David Lister: High-school dramas that always have to contain a lesson

In the final episode of the first series of Glee last Monday, it was revealed that the bitchy teacher Sue Sylvester was writing a memoir called I'm a Winner, and You're Fat. I'd like to think that it was this sort of acerbic humour that has made this series so compelling, and which changed Chris Martin's mind a few days later and persuaded him to let the TV show use music by his band Coldplay.

But it's more likely that he simply realised belatedly that Coldplay should join nearly every other superstar rock act on the planet in craving an episode of the most talked-about show of the year.

Glee has been the perfect recession series. Unlike the beautiful specimens that peopled previous, good high-school series such as The OC and Gossip Girl, this story of a school musical club has a leading lady with a prominent nose, a disabled teenager in a wheelchair, a fat girl, and so on. And it is set not in New York or LA but in Ohio. The students battle against adversities of all sort to put on spectacular song-and-dance numbers, resurrecting a number of rock careers off-screen every time their music is played.

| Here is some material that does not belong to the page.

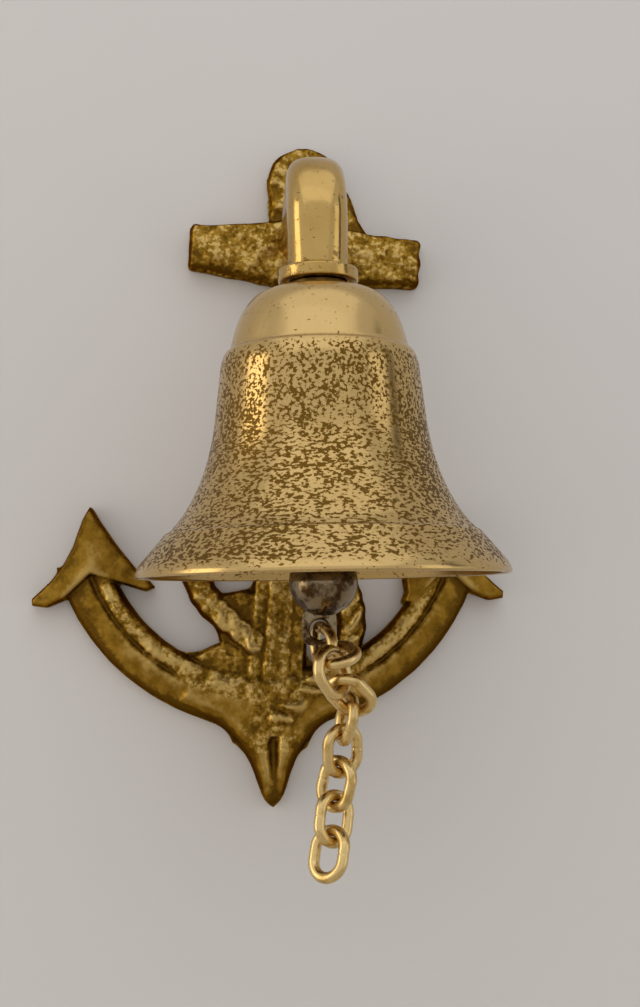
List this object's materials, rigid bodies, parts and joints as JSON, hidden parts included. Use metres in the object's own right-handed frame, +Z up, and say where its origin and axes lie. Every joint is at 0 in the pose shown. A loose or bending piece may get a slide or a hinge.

The series is given the vital added ingredient in the often witty script and characters, like the villainous Sue Sylvester, who runs the cheerleading squad. She is determined to see the end of her colleague's glee club, and enlists the help of the slightly surreal Asian-American headteacher, whom she is able to blackmail because he thinks he has had an affair with her after seeing pictures of the two of them in bed.

This is all clearly a cut above your average high-school series, and I've been a fan since day one, but I do wonder if it is now de rigueur for any American TV series to come with messages and stereotypes. We have the disabled teenager, the gay teenager, the pregnant teenager, the black teenager, the teenager searching for her mother. Even Sue Sylvester is given a secret Down's syndrome sister to whom she is wonderful, to show that she has a heart. Heart is what this series is all about. And it can be wearing, as when the pregnant teenager and the fat, black teenager, formerly enemies, suddenly become friends as they realise that they both know what it is like to be minorities.

Perhaps that's why as I watched a re-run of Monday's finale I thought of this week's Bafta Television Lecture. Stephen Fry, who gave the lecture, said that television drama suffered from "infantilism" and that "if you are an adult, you want something surprising, savoury, sharp, unusual cosmopolitan, alien, challenging, complex, ambiguous, possibly even slightly disturbing and wrong".

He wasn't talking about Glee, which fulfils some of those criteria. But I would add to his observations a lament that that even one of the most enjoyable new TV series, which actually is quirky and surprising, feels obliged to ram home its messages and turn characters into stereotypes. That too, even in a light-hearted high school series, is infantilising and misunderstands the true nature of drama. I would love to see an episode of Glee written by Mike Leigh.

Orange protest goes unnoticed

A week and a half on from the Orange Prize, I'm still waiting to see if the committee is minded to set up a debate that I would love to hear following some comments by the revered South African writer Nadine Gordimer.

A winner of both the Booker Prize (in 1974, for The Conservationist) and the Nobel Prize for Literature (in 1991), Ms Gordimer gave a talk a few days before the Orange Prize at which she confided that she had previously been put on the shortlist for the award but had told her publisher to take her off. She hated the idea of a prize for women writers, she revealed. "You might as well have a prize for writers with blond hair," she said.

I'm surprised that the Orange Prize organisers seem unaffected by so revered a figure refusing to have anything to do with them. Is that not worth pause for thought? The prize's organisers love arranging talks and debates. Surely they should invite Nadine Gordimer to put forward her view publicly.

A bit of Brazilian sparkle off the pitch

The most thrilling piece of football I have seen during the World Cup was at the South Bank Centre's Brazil festival. In the show Brazil! Brazil!, the champion freestyle footballer Arthur Mansilla gives a solo display of ball control, juggling, acrobatics and what looks like levitation, doing things with a football that Lionel Messi, Wayne Rooney and co might only dream of. Some of the World Cup TV programmes and chat shows could liven up their coverage by giving this boy a slot.

It was impressive at the same show to see the Brazilian singer/dancer Paloma Gomes doing more costume changes than Beyoncé on a good night. Miss Gomes was the only woman in the show and had to take on a lot of roles. Was this ego, or maybe an exclusivity contract? The director tells me that the reason was rather more prosaic. There should have been three women, but two failed to get past the Heathrow visa staff and were sent back to Rio. That's showbiz these days, I'm afraid.